▸ **Problem statement**:
For each line that holds "bodies", copy the line out.

▸ **Dataset excerpt**:

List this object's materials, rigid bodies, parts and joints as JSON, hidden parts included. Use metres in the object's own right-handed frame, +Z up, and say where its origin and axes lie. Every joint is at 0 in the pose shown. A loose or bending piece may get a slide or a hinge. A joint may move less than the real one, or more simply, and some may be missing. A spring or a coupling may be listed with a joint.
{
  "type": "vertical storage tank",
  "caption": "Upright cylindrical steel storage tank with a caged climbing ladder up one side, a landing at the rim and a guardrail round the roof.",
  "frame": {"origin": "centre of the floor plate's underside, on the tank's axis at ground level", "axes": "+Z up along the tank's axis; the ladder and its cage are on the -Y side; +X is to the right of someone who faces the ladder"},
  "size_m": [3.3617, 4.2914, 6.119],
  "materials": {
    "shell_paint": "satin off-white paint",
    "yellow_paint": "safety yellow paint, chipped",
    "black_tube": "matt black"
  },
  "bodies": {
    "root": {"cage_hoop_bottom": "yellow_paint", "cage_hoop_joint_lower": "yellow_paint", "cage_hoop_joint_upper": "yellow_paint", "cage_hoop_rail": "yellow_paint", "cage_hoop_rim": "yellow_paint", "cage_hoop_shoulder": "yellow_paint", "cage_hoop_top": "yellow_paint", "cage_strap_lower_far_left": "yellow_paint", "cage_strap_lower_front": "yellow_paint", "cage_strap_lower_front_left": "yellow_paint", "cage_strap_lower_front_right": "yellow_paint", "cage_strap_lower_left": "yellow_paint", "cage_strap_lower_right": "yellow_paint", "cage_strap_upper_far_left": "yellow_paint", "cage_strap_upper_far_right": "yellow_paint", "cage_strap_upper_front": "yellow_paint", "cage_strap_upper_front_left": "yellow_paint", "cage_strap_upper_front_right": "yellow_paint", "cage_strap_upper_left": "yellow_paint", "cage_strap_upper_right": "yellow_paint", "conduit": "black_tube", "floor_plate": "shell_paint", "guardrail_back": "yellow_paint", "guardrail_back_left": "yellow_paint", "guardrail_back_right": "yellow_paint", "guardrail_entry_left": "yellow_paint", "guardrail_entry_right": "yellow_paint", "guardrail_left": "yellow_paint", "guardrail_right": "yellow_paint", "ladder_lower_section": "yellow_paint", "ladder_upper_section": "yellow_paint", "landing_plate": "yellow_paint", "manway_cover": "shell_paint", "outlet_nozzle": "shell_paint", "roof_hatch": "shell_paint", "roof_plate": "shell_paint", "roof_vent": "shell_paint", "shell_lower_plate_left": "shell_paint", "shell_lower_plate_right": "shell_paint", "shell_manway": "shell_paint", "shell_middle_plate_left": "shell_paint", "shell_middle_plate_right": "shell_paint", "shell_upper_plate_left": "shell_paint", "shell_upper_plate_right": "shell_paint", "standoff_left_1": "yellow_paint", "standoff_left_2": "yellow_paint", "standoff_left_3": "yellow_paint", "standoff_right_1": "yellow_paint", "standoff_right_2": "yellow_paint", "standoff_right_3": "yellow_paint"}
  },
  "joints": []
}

▸ **Output of the task**:
List this object's materials, rigid bodies, parts and joints as JSON, hidden parts included. Use metres in the object's own right-handed frame, +Z up, and say where its origin and axes lie. Every joint is at 0 in the pose shown. A loose or bending piece may get a slide or a hinge. A joint may move less than the real one, or more simply, and some may be missing. A spring or a coupling may be listed with a joint.
  "bodies": {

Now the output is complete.